La SQDC à peine officiellement lancée, les employés de la nouvelle société d'État font l'objet d'une campagne de recrutement syndical intensive menée par trois centrales différentes, qui les courtisent dans les stationnements des commerces.

La tension est si élevée par endroits que des employés se plaignent d'« intimidation », reconnaît la CSN.

« Ça a brassé [hier] à Mascouche, ça n'était pas chic », a admis à La Presse Katia Lelièvre, présidente du Syndicat des employés de bureau de la SAQ (SEMB-SAQ, affilié à la CSN).

« [Les travailleurs] disaient : "On va faire des plaintes", et nous accusent de les intimider. On ne fait que leur parler. » - Katia Lelièvre, présidente du Syndicat des employés de bureau de la SAQ

Hier matin, à l'ouverture de plusieurs des succursales de la SQDC, des recruteurs portant une tuque de la CSN et un drapeau du SEMB-SAQ étaient bien en vue devant les portes et distribuaient des tracts aux employés qui entraient pour leur premier quart avec la clientèle.

Des recruteurs des Travailleurs unis de l'alimentation et du commerce (TUAC) ont aussi été vus à Mirabel. Le Syndicat canadien de la fonction publique (SCFP) a également délégué deux recruteurs par succursale pour distribuer des tracts, mais ils n'étaient pas présents hier matin.

Les trois regroupements syndicaux se battent pour obtenir l'accréditation de la centaine d'employés nouvellement embauchés par les 12 succursales de la SQDC. Ceux-ci ne sont pas syndiqués pour le moment et gagnent 14 $ l'heure, un salaire bien inférieur aux 19 $ gagnés en moyenne par les travailleurs de la Société des alcools du Québec.

LA TENSION MONTE

Alors que la CSN tente depuis des mois de rapatrier ces nouveaux travailleurs sous une seule accréditation, le syndicat des TUAC a commencé à les recruter sur le terrain succursale par succursale, en se postant depuis plusieurs jours dans les stationnements des magasins où les employés étaient formés.

Les TUAC ont pour le moment réussi à récolter un plus grand nombre d'adhésions que la CSN. Mais la tension a monté d'un cran ces derniers jours. Dans certains cas, des travailleurs ont été accueillis dans les stationnements par des groupes d'une vingtaine de personnes qui essayaient tous de les convaincre d'adhérer à leur centrale.

La CSN accuse les TUAC d'avoir une approche trop insistante et « agressive ». Les TUAC répliquent que la CSN harcèle les travailleurs en déléguant de gros groupes de recruteurs qui comptent dans leurs rangs des syndiqués de la SAQ.

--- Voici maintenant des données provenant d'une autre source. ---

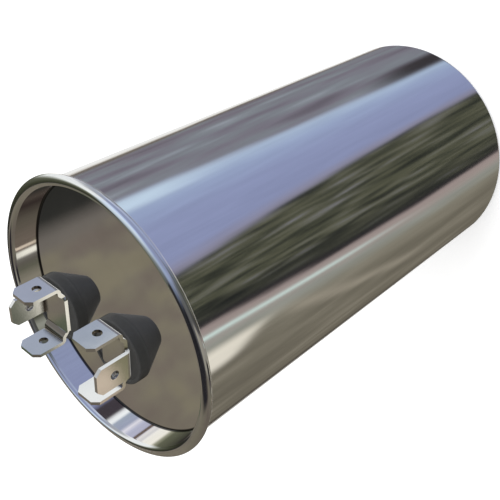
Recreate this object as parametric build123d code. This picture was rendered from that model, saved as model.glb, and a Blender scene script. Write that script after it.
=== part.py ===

« Cette bataille intersyndicale, c'est sûr qu'elle gosse les travailleurs. Quand tu finis ta journée après une grosse journée comme [hier] et que tu te trouves devant 20 ou 25 personnes, dont certains qui ont des sifflets et qui t'achalent pour avoir ta signature, c'est sûr que c'est épuisant », lance Tony Filato, le président des TUAC-Québec. « Nous, on est deux ou trois dans les stationnements, pas plus, alors qu'eux, ils débarquent en grosse gang avec leurs gros manteaux de la CSN. Les gens dans les succursales sont pas mal écoeurés de voir les gens de la CSN. »

La SQDC n'a pas voulu faire de commentaire au sujet de cette guerre d'accréditation. « C'est une prérogative des employés pour l'instant. C'est une question qui relève des normes du travail. On ne peut pas s'en mêler », a affirmé le porte-parole Mathieu Gaudreault.

M. Filato affirme qu'approcher les gens dans les stationnements est pour lui le seul moyen d'entrer en contact avec les travailleurs.

Marc Ranger, directeur québécois du SCFP, assure que ses recruteurs n'ont pas une approche aussi agressive. « Nous, notre mot d'ordre, c'est d'avoir une approche smooth. Il n'est pas question de sauter sur le monde comme ça », a-t-il assuré, disant consacrer l'essentiel de son énergie à recruter les membres grâce au site web de son organisation.